■ What is required: Up to and including the line that contains "between neighbouring pieces", write out each line of the material from its first line, exactly.

▼▼▼

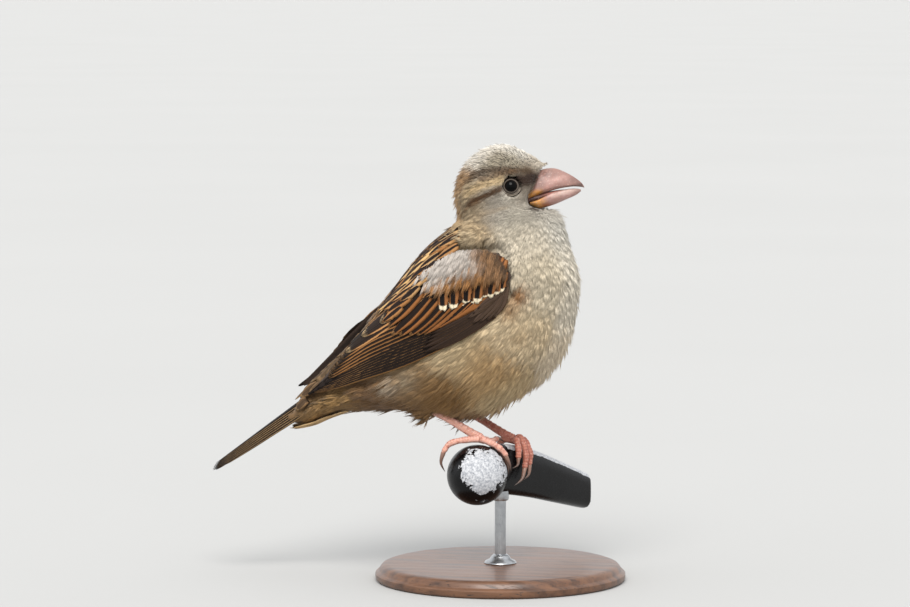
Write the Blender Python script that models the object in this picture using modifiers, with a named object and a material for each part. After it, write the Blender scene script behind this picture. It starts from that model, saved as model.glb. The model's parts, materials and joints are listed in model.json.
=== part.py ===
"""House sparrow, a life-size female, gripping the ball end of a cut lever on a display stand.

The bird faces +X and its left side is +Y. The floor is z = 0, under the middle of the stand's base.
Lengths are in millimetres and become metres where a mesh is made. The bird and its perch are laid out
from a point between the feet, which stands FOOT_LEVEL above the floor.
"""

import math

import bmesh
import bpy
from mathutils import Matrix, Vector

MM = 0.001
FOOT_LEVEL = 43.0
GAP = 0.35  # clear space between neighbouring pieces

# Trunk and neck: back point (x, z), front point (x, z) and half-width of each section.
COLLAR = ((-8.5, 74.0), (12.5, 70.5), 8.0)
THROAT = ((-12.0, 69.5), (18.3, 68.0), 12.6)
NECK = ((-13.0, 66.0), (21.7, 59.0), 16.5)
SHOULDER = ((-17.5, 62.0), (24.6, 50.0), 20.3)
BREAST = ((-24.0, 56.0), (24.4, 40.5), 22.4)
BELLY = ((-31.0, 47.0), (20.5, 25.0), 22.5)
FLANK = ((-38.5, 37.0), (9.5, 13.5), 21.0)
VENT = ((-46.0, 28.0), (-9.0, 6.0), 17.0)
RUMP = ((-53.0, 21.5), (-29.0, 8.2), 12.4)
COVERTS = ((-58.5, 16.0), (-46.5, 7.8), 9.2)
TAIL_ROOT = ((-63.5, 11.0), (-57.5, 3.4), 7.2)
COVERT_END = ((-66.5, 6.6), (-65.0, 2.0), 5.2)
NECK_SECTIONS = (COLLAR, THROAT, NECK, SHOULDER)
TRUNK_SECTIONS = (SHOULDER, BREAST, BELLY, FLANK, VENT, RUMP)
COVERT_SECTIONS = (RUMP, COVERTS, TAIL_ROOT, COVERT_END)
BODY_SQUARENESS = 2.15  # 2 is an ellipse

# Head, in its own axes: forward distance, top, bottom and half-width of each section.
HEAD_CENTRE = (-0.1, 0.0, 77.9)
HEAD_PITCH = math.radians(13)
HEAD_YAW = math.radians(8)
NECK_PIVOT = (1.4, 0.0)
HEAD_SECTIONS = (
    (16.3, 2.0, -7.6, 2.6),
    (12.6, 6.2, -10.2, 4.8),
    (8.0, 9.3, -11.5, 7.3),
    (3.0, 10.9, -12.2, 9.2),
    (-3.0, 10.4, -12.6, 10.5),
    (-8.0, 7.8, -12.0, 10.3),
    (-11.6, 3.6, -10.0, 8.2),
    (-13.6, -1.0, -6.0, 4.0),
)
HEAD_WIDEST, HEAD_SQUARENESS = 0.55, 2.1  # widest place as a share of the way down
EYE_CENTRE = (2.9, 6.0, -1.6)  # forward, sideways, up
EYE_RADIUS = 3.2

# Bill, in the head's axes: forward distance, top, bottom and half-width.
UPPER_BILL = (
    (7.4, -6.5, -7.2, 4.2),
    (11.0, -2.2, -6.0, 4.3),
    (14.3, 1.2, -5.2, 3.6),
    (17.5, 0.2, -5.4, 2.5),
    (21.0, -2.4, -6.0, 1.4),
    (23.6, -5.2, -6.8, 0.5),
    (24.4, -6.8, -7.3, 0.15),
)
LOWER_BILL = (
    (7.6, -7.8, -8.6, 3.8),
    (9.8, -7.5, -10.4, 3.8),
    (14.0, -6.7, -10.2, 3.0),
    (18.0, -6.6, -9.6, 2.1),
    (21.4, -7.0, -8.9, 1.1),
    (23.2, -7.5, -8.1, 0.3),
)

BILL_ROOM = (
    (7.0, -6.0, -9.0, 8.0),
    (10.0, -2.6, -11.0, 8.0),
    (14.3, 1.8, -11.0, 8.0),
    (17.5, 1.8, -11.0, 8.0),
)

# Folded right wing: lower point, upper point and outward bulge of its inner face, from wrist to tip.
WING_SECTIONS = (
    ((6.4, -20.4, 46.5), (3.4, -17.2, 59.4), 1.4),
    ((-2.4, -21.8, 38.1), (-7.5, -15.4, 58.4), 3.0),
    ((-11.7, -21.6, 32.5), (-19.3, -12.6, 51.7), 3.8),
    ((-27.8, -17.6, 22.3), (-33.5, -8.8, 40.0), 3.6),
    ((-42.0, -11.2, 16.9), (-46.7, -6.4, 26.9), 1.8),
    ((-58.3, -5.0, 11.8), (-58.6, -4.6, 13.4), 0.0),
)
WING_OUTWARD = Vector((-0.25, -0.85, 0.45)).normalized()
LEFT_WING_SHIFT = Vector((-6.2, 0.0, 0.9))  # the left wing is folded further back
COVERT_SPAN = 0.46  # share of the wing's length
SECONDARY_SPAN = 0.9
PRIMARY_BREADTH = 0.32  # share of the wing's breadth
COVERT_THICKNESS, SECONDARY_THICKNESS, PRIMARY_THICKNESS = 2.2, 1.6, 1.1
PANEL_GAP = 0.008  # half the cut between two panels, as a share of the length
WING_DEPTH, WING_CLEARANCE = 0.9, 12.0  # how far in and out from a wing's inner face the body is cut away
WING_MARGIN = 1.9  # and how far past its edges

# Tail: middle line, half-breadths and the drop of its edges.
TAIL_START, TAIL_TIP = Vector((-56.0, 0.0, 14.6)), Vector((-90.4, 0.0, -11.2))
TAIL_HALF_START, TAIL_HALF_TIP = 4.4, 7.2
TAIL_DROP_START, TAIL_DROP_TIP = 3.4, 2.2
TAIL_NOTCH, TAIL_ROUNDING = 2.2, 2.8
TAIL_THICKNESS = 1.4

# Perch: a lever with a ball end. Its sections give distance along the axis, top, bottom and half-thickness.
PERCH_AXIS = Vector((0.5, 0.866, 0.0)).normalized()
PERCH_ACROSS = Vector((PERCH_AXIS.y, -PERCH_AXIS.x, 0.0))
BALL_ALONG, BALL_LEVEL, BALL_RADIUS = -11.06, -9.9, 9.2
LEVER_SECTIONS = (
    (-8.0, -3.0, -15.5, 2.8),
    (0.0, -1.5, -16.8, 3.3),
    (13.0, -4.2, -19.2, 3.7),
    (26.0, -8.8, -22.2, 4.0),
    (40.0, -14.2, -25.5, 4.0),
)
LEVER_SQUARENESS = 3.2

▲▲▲

■ Task solution:
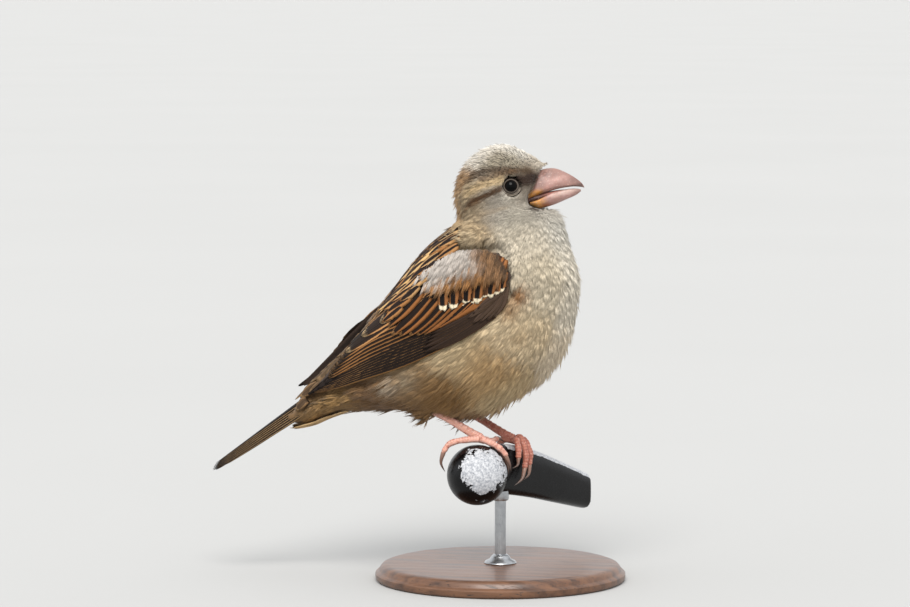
Write the Blender Python script that models the object in this picture using modifiers, with a named object and a material for each part. After it, write the Blender scene script behind this picture. It starts from that model, saved as model.glb. The model's parts, materials and joints are listed in model.json.
=== part.py ===
"""House sparrow, a life-size female, gripping the ball end of a cut lever on a display stand.

The bird faces +X and its left side is +Y. The floor is z = 0, under the middle of the stand's base.
Lengths are in millimetres and become metres where a mesh is made. The bird and its perch are laid out
from a point between the feet, which stands FOOT_LEVEL above the floor.
"""

import math

import bmesh
import bpy
from mathutils import Matrix, Vector

MM = 0.001
FOOT_LEVEL = 43.0
GAP = 0.35  # clear space between neighbouring pieces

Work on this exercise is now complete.